# Start of Data lines

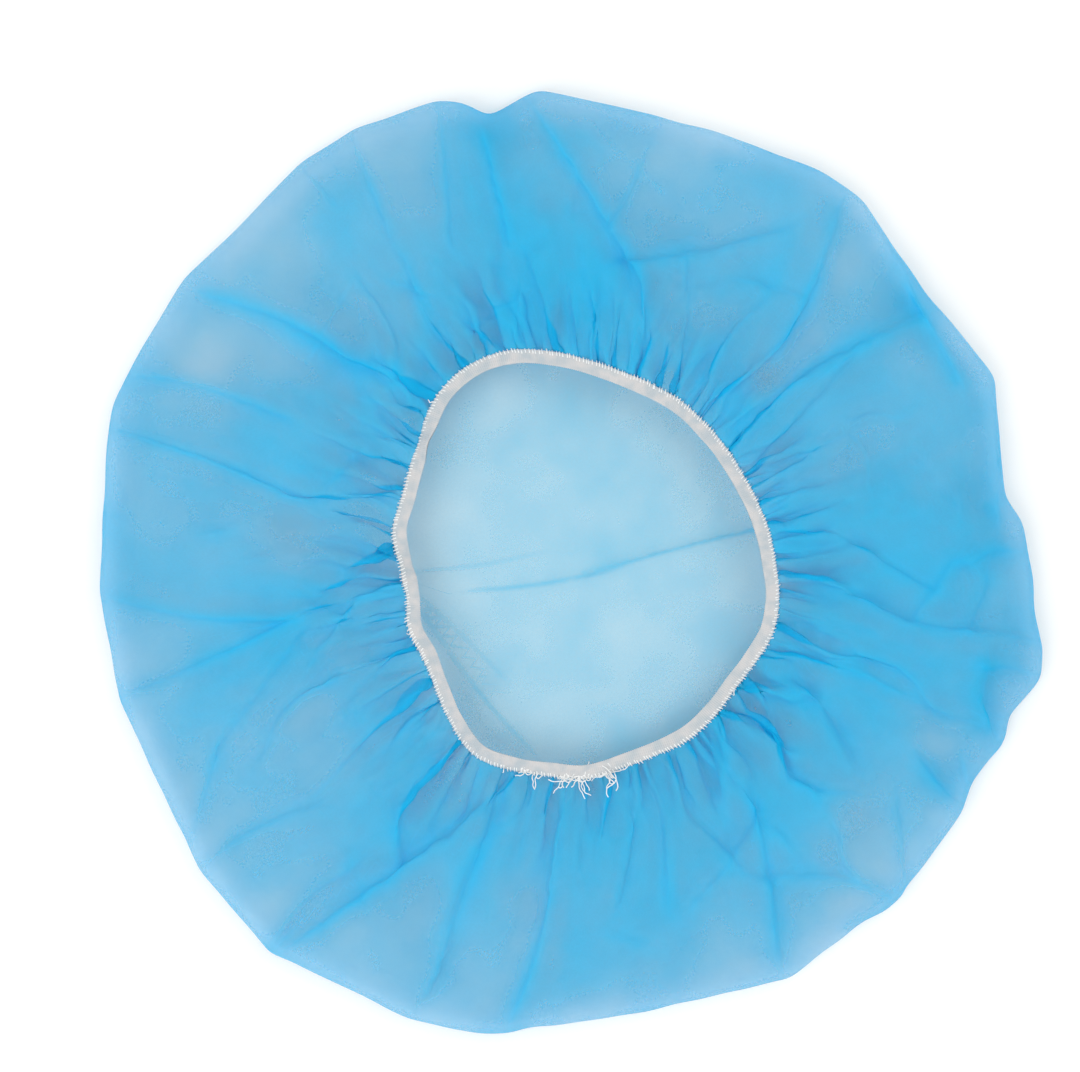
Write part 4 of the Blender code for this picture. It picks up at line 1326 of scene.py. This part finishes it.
# a loop's points: how far along the elastic, inwards from its outer edge, and above its face
LOOP = [
    (0.00000, 0.00110, -0.00012), (0.00010, 0.00060, 0.00012), (0.00022, 0.00010, 0.00002),
    (0.00034, -0.00025, -0.00055), (0.00042, -0.00040, -0.00130),
]

stitches_round = int(round(path_length / STITCH_PITCH))
bpy.ops.object.select_all(action="DESELECT")
bpy.ops.curve.primitive_nurbs_path_add()
stitch_curve = bpy.context.object
for point, (x, y, z) in zip(stitch_curve.data.splines[0].points, LOOP):
    point.co = (x, y - BAND_WIDTH / 2, z + BAND_THICKNESS / 2, 1)
stitch_curve.data.splines[0].use_endpoint_u = True
stitch_curve.data.resolution_u = 3
stitch_curve.data.bevel_depth = THREAD_RADIUS
stitch_curve.data.bevel_resolution = 1
stitch_curve.data.use_fill_caps = True
bpy.ops.object.convert(target="MESH")
stitches = bpy.context.object
stitches.name = "overlock_stitches"
stitch_vertices = len(stitches.data.vertices)
follow_mouth(stitches, stitches_round, path_length / stitches_round, False)
bpy.ops.object.shade_smooth()
loops = vertex_places(stitches.data)
which = np.arange(len(loops)) // stitch_vertices
nudge = random.normal(0, STITCH_NUDGE, (stitches_round, 3)) * (1, 1, 0.3)
write_places(stitches.data, loops + nudge[which])
outwards, _ = near_elastic(loops)
print("stitches:", stitches_round, "reaching", round(outwards.max() / MM, 2), "mm outside the line")

# %% [markdown]
# ## Loose thread ends
# Where the elastic's two ends meet, the stitching thread was cut and left, and it sticks out
# in a few curly tufts. Each end is a thin curve that starts at the elastic's outer edge and
# rests on the highest cloth below it. A few single fibres stand out elsewhere.

# %% Draw the thread ends
Tuft = namedtuple("Tuft", "angle ends length spread")
TUFTS = [Tuft(*row) for row in (
    (253, 6, 4.5, 1.0), (256.5, 7, 5.5, 1.0), (263.5, 8, 6.5, 0.8), (267, 10, 8.0, 1.2),
    (269.5, 6, 5.5, 1.0), (275.5, 12, 8.5, 0.9), (246, 3, 2.5, 3.0), (184, 3, 2.5, 3.0),
    (60, 3, 2.5, 20.0), (120, 3, 2.5, 20.0), (215, 3, 2.5, 15.0), (330, 3, 2.5, 20.0),
)]
END_POINTS = 8
END_RADIUS = 0.00019
END_INSET = 0.0006        # the ends start this far inside the elastic's outer edge
START_GAP = 0.0001        # and this far above its face
REST_GAP = 0.0003         # least gap between a strand's middle line and the cloth it rests on
REST_PLAY = 0.0008        # how much higher than that it may lie, and how fast it comes down
STRAND_REACH = 0.0012     # a strand lies on the highest cloth this far about it
ENDS_WITHIN = 0.016       # all the ends lie this close to the elastic's middle line

cloth_place = vertex_places(cloth.data)
near_mouth = cloth_place[(np.abs(near_elastic(cloth_place)[0]) < ENDS_WITHIN)]


def top_below(x, y):
    """Height of the highest cloth within a strand's reach of a place in plan."""
    away = np.hypot(near_mouth[:, 0] - x, near_mouth[:, 1] - y)
    close = away < STRAND_REACH
    return near_mouth[close, 2].max() if close.any() else near_mouth[away.argmin(), 2]


bpy.ops.object.select_all(action="DESELECT")
bpy.ops.curve.primitive_nurbs_path_add()
ends = bpy.context.object
ends.name = "thread_ends"
ends.data.splines.clear()
for tuft in TUFTS:
    for _ in range(tuft.ends):
        angle = radians(tuft.angle + random.uniform(-tuft.spread, tuft.spread))
        heading = angle + random.uniform(-1.1, 1.1)
        turn = random.choice([-1, 1]) * random.uniform(0.1, 0.7)
        step = tuft.length * MM * random.uniform(0.6, 1.2) / (END_POINTS - 1)
        x, y = mouth_point(angle, BAND_WIDTH / 2 - END_INSET)
        level = UNDERSIDE + float(mouth_height(angle)) + HEM_RISE + BAND_THICKNESS + START_GAP
        strand = ends.data.splines.new("NURBS")
        strand.points.add(END_POINTS - 1)
        for number, point in enumerate(strand.points):
            lowest = top_below(x, y) + REST_GAP + REST_PLAY * random.uniform(0, 1) * (number > 0)
            level = max(level - REST_PLAY, lowest)
            point.co = (x, y, level, 1)
            heading += turn + random.uniform(-1.2, 1.2)
            x += step * cos(heading)
            y += step * sin(heading)
        strand.order_u = 4
        strand.use_endpoint_u = True
ends.data.dimensions = "3D"
ends.data.resolution_u = 4
ends.data.bevel_depth = END_RADIUS
ends.data.bevel_resolution = 1
ends.data.use_fill_caps = True
bpy.ops.object.convert(target="MESH")
ends = bpy.context.object
bpy.ops.object.shade_smooth()
print("thread ends:", sum(tuft.ends for tuft in TUFTS), "of them,", len(ends.data.vertices), "vertices")

# %% [markdown]
# ## Spun polyester thread
# Bright white sewing thread of a few twisted plies, matt and a little hairy. At this size the
# plies show only as a slightly uneven white, so one fine noise gives both tone and relief.

PLY_SCALE = 2500.0        # noise waves in a metre, for plies of 0.4 mm

thread = new_material("spun_polyester_thread")
thread_place = add_node(thread, "TexCoord")
plies = add_node(thread, "TexNoise", {
    "Vector": thread_place.outputs["Object"], "Scale": PLY_SCALE, "Detail": 1.0})
thread_tone = add_node(thread, "ValToRGB", {"Fac": plies.outputs["Fac"]})
thread_tone.color_ramp.elements[0].color = screen_colour("e6eaec")
thread_tone.color_ramp.elements[1].color = screen_colour("fafafa")
thread_relief = add_node(thread, "Bump", {
    "Height": plies.outputs["Fac"], "Strength": 0.4, "Distance": 0.0001})
thread_skin = add_node(thread, "BsdfPrincipled", {
    "Base Color": thread_tone.outputs["Color"], "Roughness": 0.7, "Sheen Weight": 0.2,
    "Normal": thread_relief.outputs["Normal"]})
add_node(thread, "OutputMaterial", {"Surface": thread_skin.outputs["BSDF"]})
for piece in (stitches, ends):
    piece.data.materials.append(thread)
    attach(piece, "root")
print("threads' material:", thread.name, "of", len(thread.node_tree.nodes), "nodes")

# %% Remove the line that the pieces were bent along
bpy.ops.object.select_all(action="DESELECT")
path.select_set(True)
bpy.ops.object.delete()
print("pieces:", [piece.name for piece in (cloth, band, stitches, ends)])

# End of Data lines

• Goal of the exercise: Say how many lines hold the word "this", giving the number and nothing else.

• Reply to the task: 6